Le richieste di aborto si aggirano intorno al 3%. «Il lavoro più gravoso davanti alla domanda di interruzione di gravidanza – rivela la ginecologa – è quello di informare le famiglie, sia nel caso in cui le ragazze siano maggiorenni che minorenni. Non è mai piacevole compilare un certificato per richiedere un aborto, ma penso non sia nostro compito far loro cambiare idea. Le invitiamo a tornare al consultorio 20 giorni dopo l’operazione e a programmare un metodo di contraccezione; a volte tornano, altre volte no: ognuna ha una storia sua ed una reazione diversa».

Ai distretti invece si rivolgono gli adulti. Ma anche qui la storia non cambia. «Quelle che vengono da noi sono donne che hanno già preso una decisione ed è difficile che cambino idea – confessa un’ostetrica – molto spesso sono straniere ed il fatto di essere rimaste incinte per loro è solo un problema da risolvere. Personalmente non conosco medici che abbiano insistito per far cambiare idea a chi vuole abortire, né so se il personale dei distretti è a conoscenza dei progetti a sostegno alle mamme in difficoltà, l’unica cosa che posso affermare è che ci sono medici che rifiutano di lavorare al distretto anche perché non vorrebbero trovarsi di fronte a situazioni del genere».

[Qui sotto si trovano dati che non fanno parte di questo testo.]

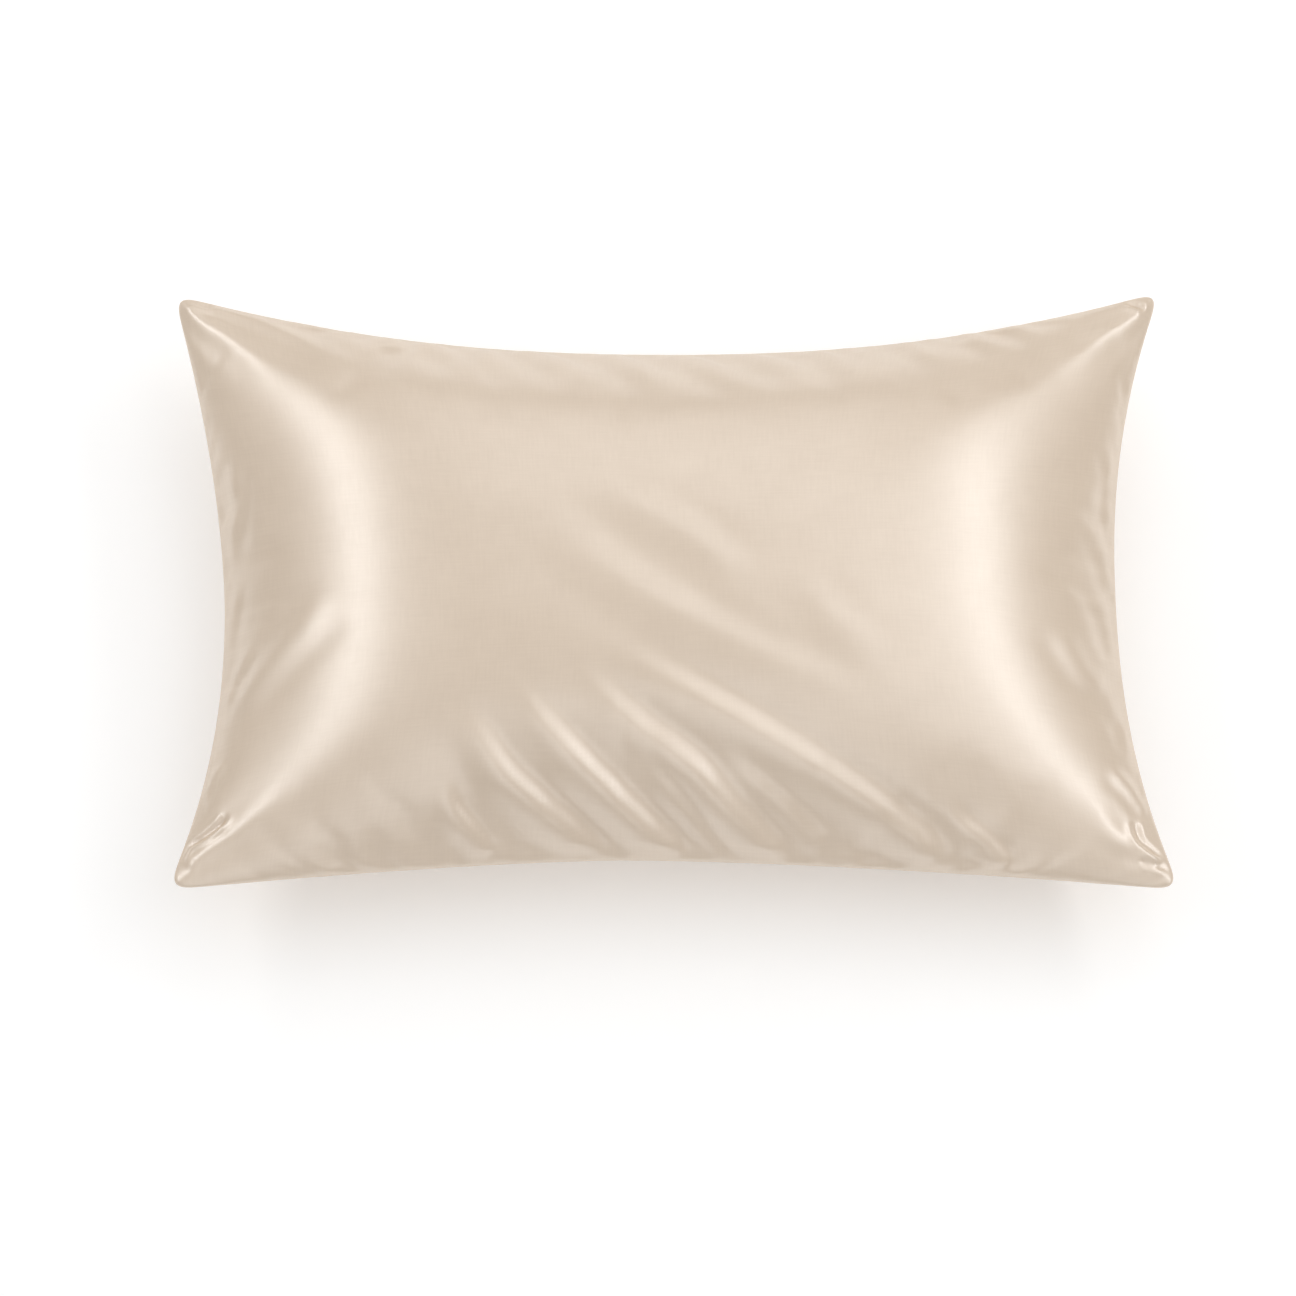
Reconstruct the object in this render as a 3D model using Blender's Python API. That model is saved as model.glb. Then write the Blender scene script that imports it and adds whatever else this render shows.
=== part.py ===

La polemica sulla pillola Ru486Storace: «Toscana regina dell’aborto». Rossi: «È falso»La Toscana è «la regina dell’aborto». L’accusa lanciata dal ministro della salute Francesco Storace durante un incontro a Firenze ha innescato una dura polemica con l’assessore regionale alla salute, il ds Enrico Rossi. È stato quest’ultimo, infatti, a dare l’ok all’utilizzo di una legge del 1997 come «cavallo di Troia» per permettere, nell’ospedale di Pontedera, l’aborto chimico con la Ru486, nonostante che il farmaco non sia ancora registrato in Italia. Il ministro – e lo ha annunciato proprio da Firenze – ha poi provveduto a modificare il regolamento di quella legge in modo da ostacolarne l’uso improprio. In pratica si ribadisce che si può importare dall’estero un farmaco non registrato solo per curare una malattia. E l’aborto non è una malattia. «Se avessimo aggirato le leggi vigenti come sembra pensare il ministro – ha replicato Rossi – non ci sarebbe bisogno di cambiarle. Sono passati oltre tre mesi da quando in Toscana si è iniziato ad utilizzare il farmaco Ru 486, il ministro non è intervenuto in alcun modo. Noi abbiamo lavorato nel rispetto della legge». Quanto alla Toscana come «regina dell’incentivo all’aborto», Rossi considera le parole del ministro come «offensive non tanto per l’assessorato ma per tutti gli operatori sanitari della Toscana».